◆ **WRITTEN TASK**:
Output all the material that follows, exactly as given.
— start GIVEN DATA —
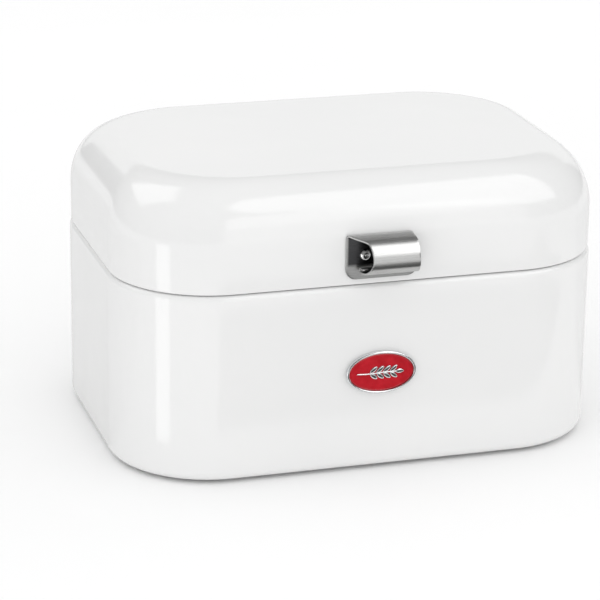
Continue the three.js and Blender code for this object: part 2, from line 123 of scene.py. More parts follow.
def bmesh_of(points, faces):
    """A bmesh with doubled points merged, flat slivers dropped and its faces turned out."""
    mesh = bmesh.new()
    corners = [mesh.verts.new(point) for point in points]
    for face in faces:
        if len(set(face)) > 2:
            mesh.faces.new([corners[i] for i in face])
    bmesh.ops.remove_doubles(mesh, verts=mesh.verts, dist=1e-7)
    bmesh.ops.dissolve_degenerate(mesh, edges=mesh.edges, dist=1e-8)
    bmesh.ops.recalc_face_normals(mesh, faces=mesh.faces)
    return mesh


def loft(rings, closed=False):
    """A skin through rings of equal count. It is capped at both ends, or joined end to end."""
    count = len(rings[0])
    points = [point for ring in rings for point in ring]
    faces = []
    for k in range(len(rings) if closed else len(rings) - 1):
        here, there = k * count, (k + 1) % len(rings) * count
        for i in range(count):
            j = (i + 1) % count
            faces.append((here + i, here + j, there + j, there + i))
    if not closed:
        faces.append(tuple(reversed(range(count))))
        faces.append(tuple(range(len(points) - count, len(points))))
    return bmesh_of(points, faces)


def lathe(profile, axis="z", at=(0, 0, 0), steps=48):
    """A turned piece. Its profile, (radius, place along the axis), starts and ends on the axis
    or closes on itself."""
    order = {"x": (2, 0, 1), "y": (0, 2, 1), "z": (0, 1, 2)}[axis]
    rings = []
    for i in range(steps):
        turn = 2 * math.pi * i / steps
        ring = []
        for radius, along in profile:
            spot = (radius * math.cos(turn), radius * math.sin(turn), along)
            ring.append(Vector(spot[k] for k in order) + Vector(at))
        rings.append(ring)
    return loft(rings, closed=True)


def swept(outline, start, end):
    """An outline in Y and Z, swept along X."""
    return loft([[(x, y, z) for y, z in outline] for x in (start, end)])


def sheet(path, columns, solid=lambda row, column: True):
    """A bent sheet. Its path holds pairs of points in Y and Z, one on each face; columns gives
    the places along X for a row of the path; solid tells which cells of the grid are there."""
    rows = [columns(k) for k in range(len(path))]
    width = len(rows[0])
    points = [(x, *face[side]) for face, row in zip(path, rows) for x in row for side in (0, 1)]

    def corner(row, column, side):
        return 2 * (row * width + column) + side

    def there(row, column):
        return 0 <= row < len(path) - 1 and 0 <= column < width - 1 and solid(row, column)

    faces = []
    for k in range(len(path) - 1):
        for i in range(width - 1):
            if not there(k, i):
                continue
            around = ((k, i), (k, i + 1), (k + 1, i + 1), (k + 1, i))
            faces.append([corner(*spot, 0) for spot in around])
            faces.append([corner(*spot, 1) for spot in reversed(around)])
            beside = ((k - 1, i), (k, i + 1), (k + 1, i), (k, i - 1))
            for m, cell in enumerate(beside):
                if not there(*cell):
                    a, b = around[m], around[(m + 1) % 4]
                    faces.append([corner(*b, 0), corner(*a, 0), corner(*a, 1), corner(*b, 1)])
    mesh = bmesh_of(points, faces)
    bmesh.ops.delete(mesh, geom=[v for v in mesh.verts if not v.link_faces], context="VERTS")
    return mesh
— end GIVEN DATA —
◆ **TASK SOLUTION**:
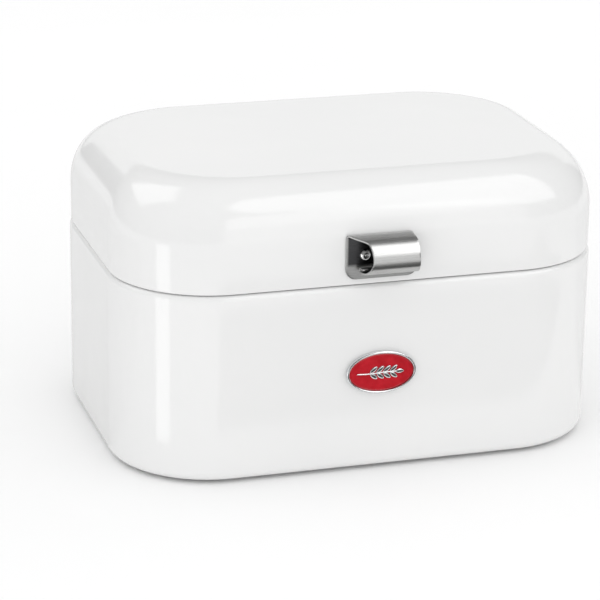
Continue the three.js and Blender code for this object: part 2, from line 123 of scene.py. More parts follow.
def bmesh_of(points, faces):
    """A bmesh with doubled points merged, flat slivers dropped and its faces turned out."""
    mesh = bmesh.new()
    corners = [mesh.verts.new(point) for point in points]
    for face in faces:
        if len(set(face)) > 2:
            mesh.faces.new([corners[i] for i in face])
    bmesh.ops.remove_doubles(mesh, verts=mesh.verts, dist=1e-7)
    bmesh.ops.dissolve_degenerate(mesh, edges=mesh.edges, dist=1e-8)
    bmesh.ops.recalc_face_normals(mesh, faces=mesh.faces)
    return mesh


def loft(rings, closed=False):
    """A skin through rings of equal count. It is capped at both ends, or joined end to end."""
    count = len(rings[0])
    points = [point for ring in rings for point in ring]
    faces = []
    for k in range(len(rings) if closed else len(rings) - 1):
        here, there = k * count, (k + 1) % len(rings) * count
        for i in range(count):
            j = (i + 1) % count
            faces.append((here + i, here + j, there + j, there + i))
    if not closed:
        faces.append(tuple(reversed(range(count))))
        faces.append(tuple(range(len(points) - count, len(points))))
    return bmesh_of(points, faces)


def lathe(profile, axis="z", at=(0, 0, 0), steps=48):
    """A turned piece. Its profile, (radius, place along the axis), starts and ends on the axis
    or closes on itself."""
    order = {"x": (2, 0, 1), "y": (0, 2, 1), "z": (0, 1, 2)}[axis]
    rings = []
    for i in range(steps):
        turn = 2 * math.pi * i / steps
        ring = []
        for radius, along in profile:
            spot = (radius * math.cos(turn), radius * math.sin(turn), along)
            ring.append(Vector(spot[k] for k in order) + Vector(at))
        rings.append(ring)
    return loft(rings, closed=True)


def swept(outline, start, end):
    """An outline in Y and Z, swept along X."""
    return loft([[(x, y, z) for y, z in outline] for x in (start, end)])


def sheet(path, columns, solid=lambda row, column: True):
    """A bent sheet. Its path holds pairs of points in Y and Z, one on each face; columns gives
    the places along X for a row of the path; solid tells which cells of the grid are there."""
    rows = [columns(k) for k in range(len(path))]
    width = len(rows[0])
    points = [(x, *face[side]) for face, row in zip(path, rows) for x in row for side in (0, 1)]

    def corner(row, column, side):
        return 2 * (row * width + column) + side

    def there(row, column):
        return 0 <= row < len(path) - 1 and 0 <= column < width - 1 and solid(row, column)

    faces = []
    for k in range(len(path) - 1):
        for i in range(width - 1):
            if not there(k, i):
                continue
            around = ((k, i), (k, i + 1), (k + 1, i + 1), (k + 1, i))
            faces.append([corner(*spot, 0) for spot in around])
            faces.append([corner(*spot, 1) for spot in reversed(around)])
            beside = ((k - 1, i), (k, i + 1), (k + 1, i), (k, i - 1))
            for m, cell in enumerate(beside):
                if not there(*cell):
                    a, b = around[m], around[(m + 1) % 4]
                    faces.append([corner(*b, 0), corner(*a, 0), corner(*a, 1), corner(*b, 1)])
    mesh = bmesh_of(points, faces)
    bmesh.ops.delete(mesh, geom=[v for v in mesh.verts if not v.link_faces], context="VERTS")
    return mesh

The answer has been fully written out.